§ **WRITTEN TASK**:
Return the lines from the line containing "Continue the FreeCAD" through the line containing "finish on the" exactly. No other line should appear in the answer.

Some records
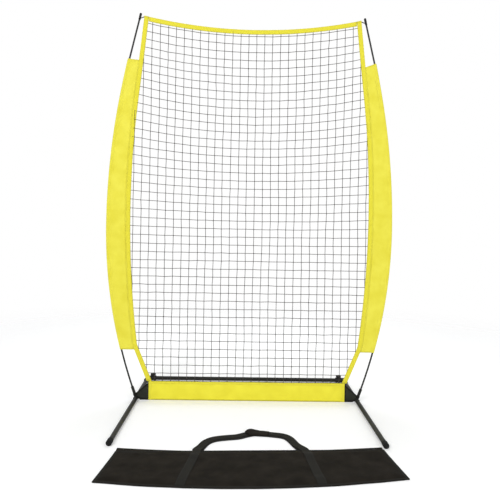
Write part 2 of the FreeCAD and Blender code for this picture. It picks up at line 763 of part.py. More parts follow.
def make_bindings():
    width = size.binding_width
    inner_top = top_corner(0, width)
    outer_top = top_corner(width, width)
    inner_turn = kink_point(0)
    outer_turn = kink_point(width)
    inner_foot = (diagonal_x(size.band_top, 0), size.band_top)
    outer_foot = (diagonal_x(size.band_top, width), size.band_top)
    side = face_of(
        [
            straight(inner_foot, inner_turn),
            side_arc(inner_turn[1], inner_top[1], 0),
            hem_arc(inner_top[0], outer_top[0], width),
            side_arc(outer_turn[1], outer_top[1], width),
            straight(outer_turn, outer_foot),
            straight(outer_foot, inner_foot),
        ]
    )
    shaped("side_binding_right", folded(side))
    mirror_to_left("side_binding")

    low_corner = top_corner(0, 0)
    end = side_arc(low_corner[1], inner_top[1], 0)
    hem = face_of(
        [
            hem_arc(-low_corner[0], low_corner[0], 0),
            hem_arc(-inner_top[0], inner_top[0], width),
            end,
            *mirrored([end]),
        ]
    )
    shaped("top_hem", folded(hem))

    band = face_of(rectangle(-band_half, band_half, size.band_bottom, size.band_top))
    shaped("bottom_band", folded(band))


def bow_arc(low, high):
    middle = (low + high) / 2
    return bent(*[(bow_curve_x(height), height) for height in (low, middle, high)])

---

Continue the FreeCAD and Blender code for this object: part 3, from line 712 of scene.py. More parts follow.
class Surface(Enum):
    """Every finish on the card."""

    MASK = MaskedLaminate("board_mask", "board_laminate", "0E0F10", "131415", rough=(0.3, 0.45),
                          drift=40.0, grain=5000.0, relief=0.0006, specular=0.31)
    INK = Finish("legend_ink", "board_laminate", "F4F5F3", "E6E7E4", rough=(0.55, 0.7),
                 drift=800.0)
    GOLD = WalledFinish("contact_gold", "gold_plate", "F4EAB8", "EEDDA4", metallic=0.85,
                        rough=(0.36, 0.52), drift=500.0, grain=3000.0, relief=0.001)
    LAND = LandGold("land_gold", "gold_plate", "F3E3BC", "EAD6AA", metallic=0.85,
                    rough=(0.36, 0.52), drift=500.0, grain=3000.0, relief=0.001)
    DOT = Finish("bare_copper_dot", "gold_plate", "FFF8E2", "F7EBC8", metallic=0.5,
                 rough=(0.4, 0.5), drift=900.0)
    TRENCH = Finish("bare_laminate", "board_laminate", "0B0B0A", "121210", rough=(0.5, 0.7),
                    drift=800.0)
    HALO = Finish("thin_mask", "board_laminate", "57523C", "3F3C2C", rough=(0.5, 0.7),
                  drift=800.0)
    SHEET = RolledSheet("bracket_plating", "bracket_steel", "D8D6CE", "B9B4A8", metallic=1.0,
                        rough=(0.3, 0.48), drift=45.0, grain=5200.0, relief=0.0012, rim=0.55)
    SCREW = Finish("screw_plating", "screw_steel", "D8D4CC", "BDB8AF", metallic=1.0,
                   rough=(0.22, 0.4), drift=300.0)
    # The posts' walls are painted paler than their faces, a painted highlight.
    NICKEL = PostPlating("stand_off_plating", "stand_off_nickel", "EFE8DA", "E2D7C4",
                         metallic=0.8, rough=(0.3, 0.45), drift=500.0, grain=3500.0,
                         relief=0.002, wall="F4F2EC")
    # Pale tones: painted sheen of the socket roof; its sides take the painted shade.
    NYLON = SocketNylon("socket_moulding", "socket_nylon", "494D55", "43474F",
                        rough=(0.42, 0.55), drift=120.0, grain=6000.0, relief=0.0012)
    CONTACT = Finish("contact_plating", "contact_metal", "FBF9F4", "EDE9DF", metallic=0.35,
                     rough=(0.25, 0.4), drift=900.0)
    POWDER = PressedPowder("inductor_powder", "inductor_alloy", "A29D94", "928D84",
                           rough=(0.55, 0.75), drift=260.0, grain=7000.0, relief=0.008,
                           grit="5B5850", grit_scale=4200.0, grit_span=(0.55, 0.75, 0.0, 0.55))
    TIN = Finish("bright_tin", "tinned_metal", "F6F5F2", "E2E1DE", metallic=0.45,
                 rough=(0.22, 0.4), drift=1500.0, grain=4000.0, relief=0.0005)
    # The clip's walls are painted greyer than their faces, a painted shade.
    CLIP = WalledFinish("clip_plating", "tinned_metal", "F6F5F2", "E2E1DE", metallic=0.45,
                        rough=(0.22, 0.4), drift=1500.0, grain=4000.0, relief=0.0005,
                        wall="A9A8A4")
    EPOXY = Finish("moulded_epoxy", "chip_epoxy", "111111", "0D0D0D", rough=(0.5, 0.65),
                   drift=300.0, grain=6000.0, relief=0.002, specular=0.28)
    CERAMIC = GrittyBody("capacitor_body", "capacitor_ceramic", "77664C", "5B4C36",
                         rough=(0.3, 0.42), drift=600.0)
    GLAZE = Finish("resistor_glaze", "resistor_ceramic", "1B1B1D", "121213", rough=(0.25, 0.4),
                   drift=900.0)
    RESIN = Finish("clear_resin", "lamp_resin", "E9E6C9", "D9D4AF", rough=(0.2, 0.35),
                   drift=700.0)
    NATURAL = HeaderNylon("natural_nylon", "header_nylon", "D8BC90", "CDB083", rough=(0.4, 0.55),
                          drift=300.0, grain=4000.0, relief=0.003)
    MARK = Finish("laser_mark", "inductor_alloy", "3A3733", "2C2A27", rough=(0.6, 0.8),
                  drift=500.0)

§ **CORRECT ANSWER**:
Continue the FreeCAD and Blender code for this object: part 3, from line 712 of scene.py. More parts follow.
class Surface(Enum):
    """Every finish on the card."""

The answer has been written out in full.